Moneyball is not only one of the best baseball movies of the modern era, but one of the greatest sports films as well. It tells the story about how the sabermetric model was first introduced into the MLB and how the Oakland A’s changed history. Of course, Athletics’ fans would probably prefer the title, there’s no denying that Billy Beane and Peter Brand will be remembered forever.
Let’s take it back to 2001, when the A’s have lost to the New York Yankees, and Beane has to watch all of his star players walk out the door. His job security is threatened as he struggles to string together a team on a small budget in time to win games for the following season. It’s a daunting task, one that many critics happily weigh in on.

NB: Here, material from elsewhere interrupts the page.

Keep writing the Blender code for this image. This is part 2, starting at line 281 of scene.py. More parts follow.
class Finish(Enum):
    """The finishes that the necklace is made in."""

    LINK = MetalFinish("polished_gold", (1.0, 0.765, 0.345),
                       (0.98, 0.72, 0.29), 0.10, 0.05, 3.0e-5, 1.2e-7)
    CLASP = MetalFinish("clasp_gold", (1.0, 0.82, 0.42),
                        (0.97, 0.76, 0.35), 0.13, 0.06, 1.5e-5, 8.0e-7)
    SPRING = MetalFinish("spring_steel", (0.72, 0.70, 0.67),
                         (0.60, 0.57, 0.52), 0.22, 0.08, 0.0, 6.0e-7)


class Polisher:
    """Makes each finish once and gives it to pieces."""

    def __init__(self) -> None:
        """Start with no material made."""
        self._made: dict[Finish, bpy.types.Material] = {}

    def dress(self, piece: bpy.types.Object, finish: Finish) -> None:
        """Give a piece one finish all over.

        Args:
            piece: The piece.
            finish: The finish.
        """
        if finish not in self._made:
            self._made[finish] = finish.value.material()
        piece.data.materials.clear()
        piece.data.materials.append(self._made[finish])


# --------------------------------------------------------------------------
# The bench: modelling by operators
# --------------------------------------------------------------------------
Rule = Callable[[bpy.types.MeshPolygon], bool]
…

Luckily, Beane gets lucky pretty easily into Moneyball. He meets Peter Brand, a Yale economics grad, who’s working at the Cleveland Indians when Beane coincidentally finds him. If this was a rom-com, then this was their meet cute that inspires the rest of the film. Brand is considered a radical and a bit of a nutcase by almost everyone in baseball because of his progressive ideas of determining prospective players’ values. Of course, Beane is quick to believe him because at this point what else does he have to lose? Their partnership is officially sealed when Brand admits he would have drafted Beane (a former major league player) ninth despite many fans expecting him to be a big hit. It’s the blunt honesty that inspires the GM to make Brand is new assistant general manager.

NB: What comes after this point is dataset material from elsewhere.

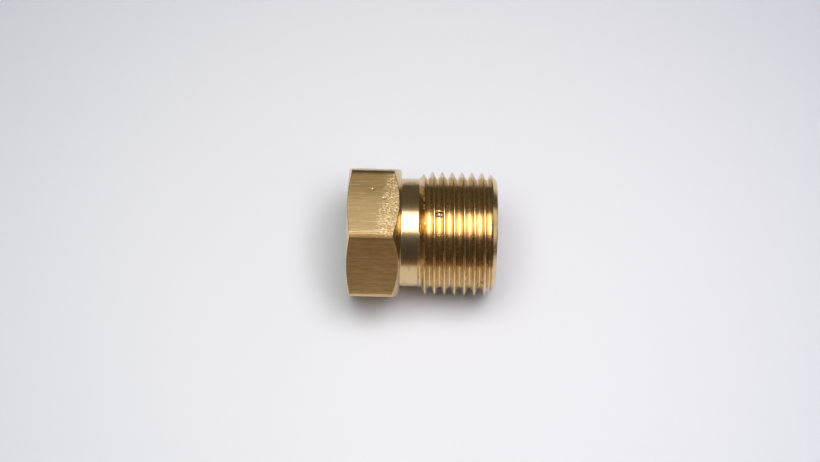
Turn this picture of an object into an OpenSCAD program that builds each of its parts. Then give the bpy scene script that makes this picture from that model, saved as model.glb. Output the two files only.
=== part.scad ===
// Hexagon-headed brass bushing, threaded outside (G 3/8) and tapped inside (G 1/4).
// It is turned from one length of drawn hexagon bar. Sizes are millimetres.
//
// The bushing lies along X on one flat of its hexagon: the thread points to +X,
// +Z is up, and the origin is on the axis in the plane of the shoulder,
// where the hexagon ends and the neck begins.

/* [Hexagon] */
// Size across the flats
hex_af = 17; // [14:0.5:24]
// Length of the hexagon along the axis
hex_len = 7.1; // [4:0.1:14]
// Radius of the bar's drawn long edges
hex_edge_r = 1; // [0.3:0.1:2]
// How far inside the flats the shoulder's chamfer circle lies
shoulder_inset = 0.25; // [0.1:0.05:1]
// Angle of the shoulder's chamfer, from the face
shoulder_chamfer = 34; // [10:1:45]
// How far inside the flats the open end's chamfer circle lies
mouth_end_inset = 0.1; // [0.05:0.05:1]
// Angle of the open end's chamfer, from the face
mouth_end_chamfer = 20; // [10:1:45]

/* [Neck] */
// Length of the plain neck between the shoulder and the thread
neck_len = 2.4; // [1.8:0.05:6]
// How far the neck lies below the root of the thread
neck_relief = 0.05; // [0.05:0.005:0.4]
// Radius in the corner where the neck meets the shoulder
neck_corner_r = 0.2; // [0.1:0.05:0.5]

/* [Outside thread] */
// Major diameter (G 3/8 is 16.662)
thread_d = 16.662; // [14.5:0.001:20]
// Pitch (19 turns to the inch is 1.337)
pitch = 1.337; // [0.9:0.001:1.7]
// How much deeper than the basic form the groove is cut, which sharpens the crests
extra_depth = 0.08; // [0:0.01:0.1]
// Length from the shoulder to the free end
spigot_len = 12.9; // [8:0.1:25]
// Angle round the axis, from +Y towards +Z, where the groove opens over the neck
thread_start = 127; // [0:1:359]
// Angle of the chamfer where the neck rises to the thread, from the axis
start_chamfer = 50; // [30:1:60]
// Angle of the chamfer at the free end, from the axis
tip_chamfer = 47; // [30:1:60]
// How far the free end's face lies below the root of the thread
tip_drop = 0.1; // [0.1:0.005:0.6]

/* [Bore] */
// Diameter of the bore, which is the inside thread's minor diameter (G 1/4 is 11.445)
bore_d = 11.445; // [8:0.005:13.4]
// Major diameter of the inside thread (G 1/4 is 13.157)
inside_thread_d = 13.157; // [9:0.001:14.5]
// How far the countersink at the hexagon's end clears the inside thread
countersink_clear = 0.15; // [0.05:0.05:0.5]
// Width of the broken edge where the bore leaves the free end
bore_break = 0.4; // [0.1:0.05:1]

/* [Hidden] */
brass = "#c2a36c";

// Whitworth form: 55 degrees between the flanks, and the root rounded between them.
flank = 27.5;
cut_depth = 0.640327*pitch + extra_depth;
root_r = 0.137329*pitch;
root_d = thread_d - 2*cut_depth;

hex_corner_r = hex_af/2/cos(30);
edge_centre = hex_corner_r - hex_edge_r/cos(30);
edge_steps = 6;
shoulder_ring_r = hex_af/2 - shoulder_inset;
mouth_ring_r = hex_af/2 - mouth_end_inset;

neck_r = root_d/2 - neck_relief;
tip_r = root_d/2 - tip_drop;
start_chamfer_len = (thread_d/2 - neck_r)/tan(start_chamfer);
tip_chamfer_len = (thread_d/2 - tip_r)/tan(tip_chamfer);
// The spigot's end inside the hexagon stays within the shoulder's flat ring.
sunk_r = min(neck_r + neck_corner_r, shoulder_ring_r);
sunk_len = 1;

countersink_r = inside_thread_d/2 + countersink_clear;
tip_break = min(bore_break, (tip_r - bore_d/2)/2);

// The groove's cutter starts halfway along the neck and leaves past the free end.
// Above the crests its sides stand straight, so that its turns never meet.
over = 0.3;
root_steps = 2;
turn_steps = 36;
groove_turns = ceil((spigot_len - neck_len/2)/pitch + 0.5);
$fn = 96;

// Half the width of the groove at a height above its root
function groove_half(h) = root_r*cos(flank) + (h - root_r*(1 - sin(flank)))*tan(flank);

// Outline of the groove as [along the axis, above the root]: down one side,
// round the root and up the other
function groove_profile() =
  let (sag = thread_d/2*(1 - cos(180/turn_steps)),
       rim = cut_depth + sag,
       rim_half = min(groove_half(rim), 0.49*pitch),
       top = cut_depth + over)
  concat([[-rim_half, top], [-rim_half, rim]],
         [for (k = [-root_steps:root_steps])
            let (t = (90 - flank)*k/root_steps)
            [root_r*sin(t), root_r*(1 - cos(t))]],
         [[rim_half, rim], [rim_half, top]]);

// The groove's outline carried along a right-handed helix
module thread_groove() {
  outline = groove_profile();
  n = len(outline);
  last = groove_turns*turn_steps;
  points = [for (i = [0:last]) for (p = outline)
              let (a = thread_start + 360*i/turn_steps, r = root_d/2 + p[1])
              [r*cos(a), r*sin(a), neck_len/2 + pitch*i/turn_steps + p[0]]];
  sides = [for (i = [0:last - 1]) for (j = [0:n - 1])
             let (k = (j + 1) % n, here = i*n, next = (i + 1)*n)
             each [[here + j, next + j, next + k], [here + j, next + k, here + k]]];
  first_cap = [for (j = [1:n - 2]) [0, j, j + 1]];
  last_cap = [for (j = [1:n - 2]) [last*n, last*n + j + 1, last*n + j]];
  polyhedron(points = points, faces = concat(sides, first_cap, last_cap));
}

// Section of the drawn bar: a hexagon with rounded corners, standing on a flat
function bar_outline() =
  [for (corner = [0:60:300]) for (k = [0:edge_steps])
     let (t = corner - 30 + 60*k/edge_steps)
     [edge_centre*cos(corner) + hex_edge_r*cos(t),
      edge_centre*sin(corner) + hex_edge_r*sin(t)]];

// Length of bar with a turned chamfer at both ends
module hexagon() {
  reach = hex_corner_r + 1;
  intersection() {
    translate([0, 0, -hex_len]) linear_extrude(hex_len) polygon(bar_outline());
    rotate_extrude()
      polygon([[0, -hex_len],
               [mouth_ring_r, -hex_len],
               [reach, -hex_len + (reach - mouth_ring_r)*tan(mouth_end_chamfer)],
               [reach, -(reach - shoulder_ring_r)*tan(shoulder_chamfer)],
               [shoulder_ring_r, 0],
               [0, 0]]);
  }
}

// Neck and unthreaded spigot, with the small radius in the shoulder's corner
module spigot() {
  foot_r = neck_r + neck_corner_r;
  corner = [for (t = [0:15:90])
              [foot_r - neck_corner_r*sin(t), neck_corner_r*(1 - cos(t))]];
  rotate_extrude()
    polygon(concat([[0, -sunk_len], [sunk_r, -sunk_len]],
                   sunk_r < foot_r ? [[sunk_r, 0]] : [],
                   corner,
                   [[neck_r, neck_len],
                    [thread_d/2, neck_len + start_chamfer_len],
                    [thread_d/2, spigot_len - tip_chamfer_len],
                    [tip_r, spigot_len],
                    [0, spigot_len]]));
}

// Bore right through, countersunk at the hexagon's end and broken at the free end
module bore() {
  r = bore_d/2;
  past = 1;
  rotate_extrude()
    polygon([[0, -hex_len - past],
             [countersink_r + past, -hex_len - past],
             [r, -hex_len + countersink_r - r],
             [r, spigot_len - tip_break],
             [r + tip_break + past, spigot_len + past],
             [0, spigot_len + past]]);
}

module bushing() {
  color(brass) rotate([90, 0, 90]) difference() {
    union() {
      hexagon();
      spigot();
    }
    thread_groove();
    bore();
  }
}

bushing();
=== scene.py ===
import math

import bmesh
import bpy
import numpy as np
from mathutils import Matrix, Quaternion, Vector


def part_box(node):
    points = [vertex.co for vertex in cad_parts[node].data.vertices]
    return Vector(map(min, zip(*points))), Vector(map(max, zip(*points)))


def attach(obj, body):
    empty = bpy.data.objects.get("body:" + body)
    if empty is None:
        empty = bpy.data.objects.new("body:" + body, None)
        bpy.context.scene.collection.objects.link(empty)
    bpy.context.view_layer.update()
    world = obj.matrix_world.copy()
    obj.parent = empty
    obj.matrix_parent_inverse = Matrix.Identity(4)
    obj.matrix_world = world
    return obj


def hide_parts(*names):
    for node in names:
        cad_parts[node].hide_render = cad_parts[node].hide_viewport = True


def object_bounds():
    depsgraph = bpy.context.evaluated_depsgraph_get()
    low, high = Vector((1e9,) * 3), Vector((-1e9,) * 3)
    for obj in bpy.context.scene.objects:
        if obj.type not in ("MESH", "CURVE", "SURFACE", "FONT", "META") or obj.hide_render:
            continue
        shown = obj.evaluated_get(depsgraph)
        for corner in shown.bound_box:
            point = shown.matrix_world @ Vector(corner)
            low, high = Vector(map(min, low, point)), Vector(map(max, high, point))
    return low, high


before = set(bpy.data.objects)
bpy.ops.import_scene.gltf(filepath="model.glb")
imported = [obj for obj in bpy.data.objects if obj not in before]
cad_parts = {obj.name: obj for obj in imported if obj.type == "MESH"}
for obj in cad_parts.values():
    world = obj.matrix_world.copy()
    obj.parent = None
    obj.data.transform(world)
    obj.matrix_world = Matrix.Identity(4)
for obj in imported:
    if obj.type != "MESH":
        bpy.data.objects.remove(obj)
cadLow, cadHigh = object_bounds()
boxLow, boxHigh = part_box("bushing")
mm = 0.001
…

Shaking up any kind of long-standing tradition is bound to inspire anger from people afraid of change. Moneyball makes it clear that everyone within the A’s organization is upset over Berne’s decision to buy into the sabermetric model for picking new players. The most vocal member is head scout, Grady Fuson, who takes issue with the change in the status quo quite angrily. It leads to his firing, but not before hitting the airwaves to slam the direction Oakland is heading. Ever since Friday Night Lights it seems like a staple of all sports related entertainment to have the protagonist listening to a radio show that is meant to deflate him.
Naturally all of the players that Brand suggests are considered major duds by everyone else. However, Beane stays the course and assembles his new team with the entire world looking down on him. Manager of the A’s, Art Howe, chooses to completely ignore the Beane/Brand lineup in favor of just playing the people he likes. There’s something unique about Moneyball to watch a group of older men fight so hard to prevent any kind of progress in a sport. It feels like there’s a real struggle with shedding tradition in order to achieve something new and different in the modern time. This movie accurately represents the real fear people face when they need to take a jump into the unknown in order to discover a better way of doing things.

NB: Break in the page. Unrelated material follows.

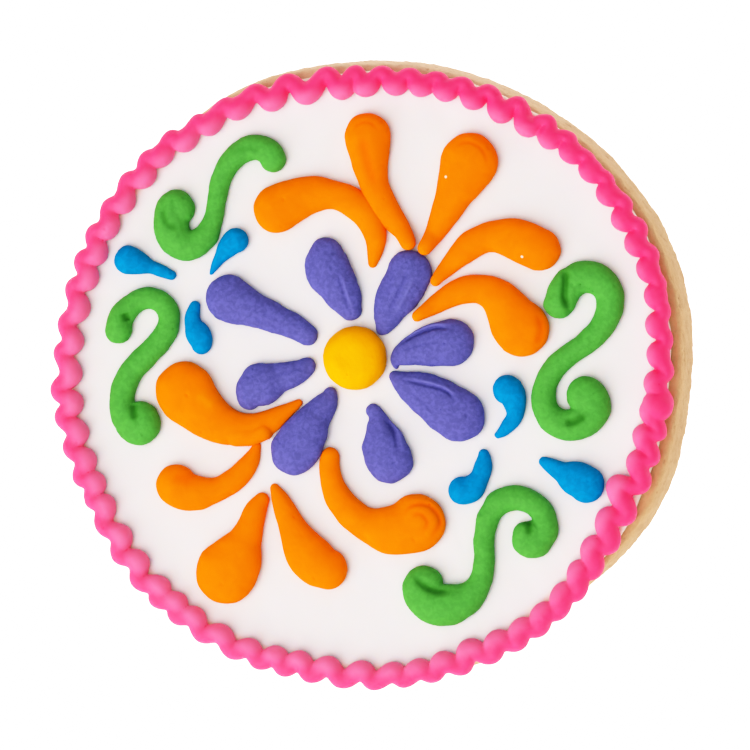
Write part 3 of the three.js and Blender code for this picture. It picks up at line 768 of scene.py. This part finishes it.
def make_border():
    cell = 0.205
    field = Icing((-46.9, -46.6), (46.6, 46.6, Z_TOP + 3.4), cell)
    stations = border_path()
    for a, b in zip(stations, stations[1:] + stations[:1]):
        field.bead(a, b, 0.6)
    # the end of the bead, pressed down over its start
    blob = math.radians(354.2)
    x, y = 41.8 * math.cos(blob), 41.8 * math.sin(blob)
    field.bead((x - 0.1, y + 0.1, 2.1, 2.9, 0.1), (x + 0.1, y - 0.1, 2.1, 2.9, 0.1))
    field.lumps(31, 3.0, SURFACE["pink"][0])
    field.mark([(23.3, 36.4), (24.5, 35.3)], 0.3, 0.5)
    points, quads, tones = finish_icing(field, "pink", 300)
    a = np.arctan2(points[:, 1], points[:, 0])
    inward = (harmonic(REACH_OUT, a) + harmonic(REACH_IN, a)) / 2 - np.hypot(points[:, 0], points[:, 1])
    # left is the side towards the lamps; these tones drive painted light on the border: far for painted shade away from
    # the lamps, near and inner for painted light inside and towards them
    left = 0.5 - 0.5 * np.cos(a - math.radians(40))
    tones["far"] = 1 - left
    tones["near"] = left * np.clip(0.55 + inward / 2.8, 0, 1)
    tones["inner"] = np.clip(0.46 + inward / 3.6 + 0.25 * left, 0, 1) * (0.8 + 0.3 * left)
    return points, quads, tones


points, quads, tones = make_border()
pink = icing_look(
    "icing_pink",
    body=(0.97, 0.08, 0.24),
    painted_crest_light=(0.985, 0.155, 0.335),
    painted_crease_shade=(0.92, 0.014, 0.125),
    # low: painted shade low down and in the deep hollows
    low=(0.96, 0.065, 0.215),
    # inner: painted light on the inner lobes, more on the side towards the lamps
    inner=(0.985, 0.17, 0.355),
    stroke=False,
    rough=(0.5, 0.62),
    specular=0.25,
    blotch=(0.1, 1.6),
    scatter=0.35,
    spread=(2.4, 0.5, 0.6),
)
build("piped_border", points, quads, tones, pink, ["pink_border"])


# ---------------------------------------------------------------- strokes
def line_of(spec, fine=240):
    x, y, heading, length, bends, widths = spec
    t = np.arange(fine + 1) / fine
    bend = linear(bends, t)
    turn = (bend[:-1] + bend[1:]) / 2 * (length / fine)
    angle = math.radians(heading) + np.concatenate([[0], np.cumsum(turn)])
    mid = (angle[:-1] + angle[1:]) / 2
    xs = x + np.concatenate([[0], np.cumsum(np.cos(mid))]) * (length / fine)
    ys = y + np.concatenate([[0], np.cumsum(np.sin(mid))]) * (length / fine)
    return t, xs, ys, angle, np.maximum(smooth(widths, t), 0.25)


def make_stroke(colour, name, spec, seed):
    t, xs, ys, angle, w = line_of(spec)
    flat = FLAT[colour]
    h = flat * BEAD_H_MAX * np.tanh(w / BEAD_H_SLOPE)
    lift = np.zeros(len(t))
    for at, high, over in RISES.get(name, ()):
        lift += high * np.exp(-(((t - at) / over) ** 2))
    m = w.max() + 1.0
    field = Icing((xs.min() - m, ys.min() - m), (xs.max() + m, ys.max() + m, Z_TOP + h.max() + lift.max() + 0.9), 0.15 if colour == "purple" else 0.176)
    step = max(int(0.3 / spec[3] * 240), 1)
    stations = list(zip(xs[::step], ys[::step], w[::step], h[::step], lift[::step]))
    stations.append((xs[-1], ys[-1], w[-1], h[-1], lift[-1]))
    for a, b in zip(stations[:-1], stations[1:]):
        field.bead(a, b)
    ends = FOLDS.get(name, ())
    for a, b in zip(ends[:-1], ends[1:]):
        field.bead((*a, 0.0), (*b, 0.0), 0.12)
    field.lumps(seed, 3.4, SURFACE[colour][0])
    for mark in MARKS.get(name, ()):
        field.mark(*mark)
    points, quads, tones = finish_icing(field, colour, seed)
    # the marks again as a tone, for painted shade in their grooves and a painted highlight on their ridges
    tones["mark"] = np.zeros(len(points))
    for line, depth, width in MARKS.get(name, ()):
        away, along = to_line(points[:, 0], points[:, 1], line)
        fade = np.clip(np.minimum(along, 1 - along) / 0.22, 0.25, 1)
        tones["mark"] += depth * fade * np.exp(-((away / (1.15 * width)) ** 2))
    tones["speck"] = np.zeros(len(points))
    for x, y in SPECKS.get(name, ()):
        tones["speck"] += np.clip(1.5 - np.hypot(points[:, 0] - x, points[:, 1] - y) / 0.2, 0, 1)
    return points, quads, tones


# each: body, painted highlight on crests, painted shade in creases, the low colour for painted shade low down and in
# hollows, then roughness, specular, grain, grain size, blotches, scatter and spread
LOOKS = {
    "orange": icing_look("icing_orange", (0.975, 0.226, 0.0), (0.98, 0.29, 0.0), (0.95, 0.1, 0.0), (0.965, 0.16, 0.0), (0.5, 0.6), 0.02, 0.012, 0.6, (0.09, 3.5)),
    "purple": icing_look("icing_purple", (0.122, 0.132, 0.44), (0.15, 0.165, 0.49), (0.065, 0.068, 0.28), (0.095, 0.1, 0.37), (0.6, 0.75), 0.25, 0.028, 0.4, (0.24, 0.6), 0.05, (0.8, 0.6, 0.9)),
    "blue": icing_look("icing_blue", (0.0, 0.275, 0.6), (0.0, 0.315, 0.66), (0.0, 0.12, 0.36), (0.0, 0.18, 0.46), (0.5, 0.62), 0.03, 0.02, 0.5, (0.18, 0.9), 0.05, (0.5, 0.7, 0.9)),
    "green": icing_look("icing_green", (0.098, 0.41, 0.068), (0.13, 0.48, 0.09), (0.03, 0.19, 0.012), (0.07, 0.33, 0.042), (0.55, 0.7), 0.15, 0.022, 0.4, (0.14, 0.8), 0.05, (0.6, 0.9, 0.5)),
}
for c, colour in enumerate(STROKES):
    for i, (name, spec) in enumerate(STROKES[colour].items()):
        points, quads, tones = make_stroke(colour, name, spec, 1000 + 100 * c + 7 * i)
        build("piped_" + name, points, quads, tones, LOOKS[colour], [colour + "_" + name])


# ---------------------------------------------------------------- centre dome
def make_dome():
    d = CENTRE_DOME
    field = Icing((d["x"] - 5.8, d["y"] - 5.8), (d["x"] + 5.8, d["y"] + 5.8, Z_TOP + 4.2), 0.135)
    turns = 26
    for i in range(turns):
        a, b = (TAU * (i + k) / turns for k in (0, 1))
        field.bead(*((d["x"] + 2.0 * math.cos(s), d["y"] + 2.0 * math.sin(s), d["r"] - 2.0, 2.8, 0.0) for s in (a, b)), blend=0.5)
    field.bead((d["x"] - 0.4, d["y"], 3.4, 3.2, 0.0), (d["x"] + 0.4, d["y"] + 0.1, 3.4, 3.2, 0.0), blend=0.8)
    field.lumps(51, 3.0, SURFACE["yellow"][0])
    field.mark([(d["x"] - 2.2, d["y"] + 0.6), (d["x"] - 1.2, d["y"] - 0.2), (d["x"] - 0.4, d["y"] - 1.2)], 0.1, 0.8)
    return finish_icing(field, "yellow", 510)


points, quads, tones = make_dome()
# body, painted highlight on crests, painted shade in creases and the low colour for painted shade low down, as for the
# strokes
yellow = icing_look("icing_yellow", (0.985, 0.43, 0.0), (0.99, 0.46, 0.002), (0.9, 0.2, 0.0), (0.93, 0.26, 0.0), (0.5, 0.6), 0.02, 0.014, 0.5, (0.04, 3.0), stroke=False)
build("piped_centre", points, quads, tones, yellow, ["yellow_centre"])


# ---------------------------------------------------------------- floor, light and camera
def plain_floor():
    half = 3.0
    mesh = bpy.data.meshes.new("floor")
    mesh.from_pydata([(-half, -half, 0), (half, -half, 0), (half, half, 0), (-half, half, 0)], [], [(0, 1, 2, 3)])
    k = Look("floor_white")
    k.link(k.mix(k.noise(400, 1), (0.29, 0.29, 0.29), (0.31, 0.31, 0.31)), k.p.inputs["Base Color"])
    socket_set(k.p, "Emission Color", (1, 1, 1, 1))
    socket_set(k.p, "Emission Strength", 1.3)
    socket_set(k.p, "Roughness", 0.9)
    socket_set(k.p, "Specular IOR Level", 0.0)
    mesh.materials.append(k.m)
    floor = bpy.data.objects.new("floor", mesh)
    bpy.context.scene.collection.objects.link(floor)
    floor.location.z = -0.0002


plain_floor()


def area_light(name, azimuth, elevation, distance, size, watts, colour=(1, 1, 1)):
    data = bpy.data.lights.new(name, "AREA")
    data.shape = "DISK"
    data.size = size
    data.energy = watts
    data.color = colour
    light = bpy.data.objects.new(name, data)
    a, e = math.radians(azimuth), math.radians(elevation)
    light.location = Vector((math.cos(a) * math.cos(e), math.sin(a) * math.cos(e), math.sin(e))) * distance
    light.rotation_euler = (-light.location).to_track_quat("-Z", "Y").to_euler()
    bpy.context.scene.collection.objects.link(light)


area_light("low", 226, 18, 1.3, 1.5, 6.8)
area_light("key", 226, 45, 1.3, 1.5, 7.3)
area_light("top", 226, 78, 1.3, 1.5, 9.5)

world = bpy.data.worlds.new("studio")
bpy.context.scene.world = world
world.use_nodes = True
world.node_tree.nodes["Background"].inputs["Color"].default_value = (1, 1, 1, 1)
world.node_tree.nodes["Background"].inputs["Strength"].default_value = 0.3


def place_camera():
    """Almost straight down, leaning 12 degrees to the right; the ring's middle lies at pixel 364, 374.2 of 750 x 750"""
    tilt, turn = math.radians(12), math.radians(6)
    back = np.array([math.sin(tilt) * math.cos(turn), math.sin(tilt) * math.sin(turn), math.cos(tilt)])
    up = np.array([0, 1, 0]) - back[1] * back
    up /= np.linalg.norm(up)
    right = np.cross(up, back)
    focal = 200 / 36 * 750
    distance = focal / 7.10
    u, v = (364.0 - 375) / focal, -(374.2 - 375) / focal
    eye = np.array([0, 0, 11.2]) + back * distance - right * u * distance - up * v * distance - CENTRE
    data = bpy.data.cameras.new("camera")
    data.lens = 200
    data.sensor_width = 36
    data.clip_start = 0.01
    data.clip_end = 20
    camera = bpy.data.objects.new("camera", data)
    m = Matrix.Identity(4)
    for i in range(3):
        m[i][0], m[i][1], m[i][2], m[i][3] = right[i], up[i], back[i], eye[i] * MM
    camera.matrix_world = m
    bpy.context.scene.collection.objects.link(camera)
    bpy.context.scene.camera = camera


place_camera()


def film_response():
    """The response of the photograph: soft in the darks, rolling off towards white"""
    view = bpy.context.scene.view_settings
    view.view_transform = "Standard"
    view.use_curve_mapping = True
    mapping = view.curve_mapping
    top = 1.3
    mapping.white_level = (top, top, top)
    for channel, (middle, power) in enumerate(((0.44, 1.5), (0.52, 1.45), (0.52, 1.45))):
        points = mapping.curves[channel].points
        for v in (0.03, 0.07, 0.13, 0.2, 0.3, 0.4, 0.52, 0.65, 0.8, 0.95):
            points.new(v / top, 1 - math.exp(-((v / middle) ** power)))
        points.new(1.13 / top, 1.0)
        for point in points[-2:]:
            point.handle_type = "VECTOR"
    mapping.update()


film_response()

When the season starts, Oakland begins playing miserably. Everyone assumes this means the sabermetric has failed and baseball can begin to move on. But Beane isn’t going to give up without a fight, and he quickly trades away their first baseman to force Howe to cooperate. In fact, Beane goes so far as threatening to trade away all of their former players if the manager can’t let them try out the new way. From that point on, the A’s are nearly unstoppable. They go on a nineteen game winning streak, which ties the longest in MLB history.
The real climax of Moneyball takes place in a game against the Kansas City Royals where a win could have them set a new record and a loss would be a major hit to the team’s confidence. While it seems like things could go south, Oakland eventually pulls through with a last minute on-base hit. Now grabbing national attention, the A’s have cemented their place in history. Unfortunately, the team doesn’t walk away with a championship because they once again lose in postseason. Beane is upset, wondering what they could have done differently to have a successful season.
Yet the real win for the Beane and Brand is when the Boston Red Sox call to offer the former a job as their new GM. It comes with a 12.5 million dollar paycheck which would make him the highest paid general manager in the history of athletics, not just baseball. Suddenly, every team in the league is looking at the sabermetric model as a future and Beane is the man who introduced it to the league despite all of the hatred. He ends up turning down the offer to return to the A’s, but the Sox do go onto win the World Series only a year later.
Moneyball doesn’t introduce anything new to the plot of a sports film because at it’s heart it’s still an underdog story. Yet, superb acting, writing, and directing set it apart from many of the others that have made this list. It isn’t a cult film or one meant for just baseball fans, it just a terrific movie. It leaves viewers with an important message: don’t be afraid of trying something new. Every great progress in history is because someone wanted to change the way things have normally been done. Despite the early criticisms, the Oakland Athletics will forever be known as the team to introduce the sabermetric system to the MLB and that’s an achievement many wish they could have.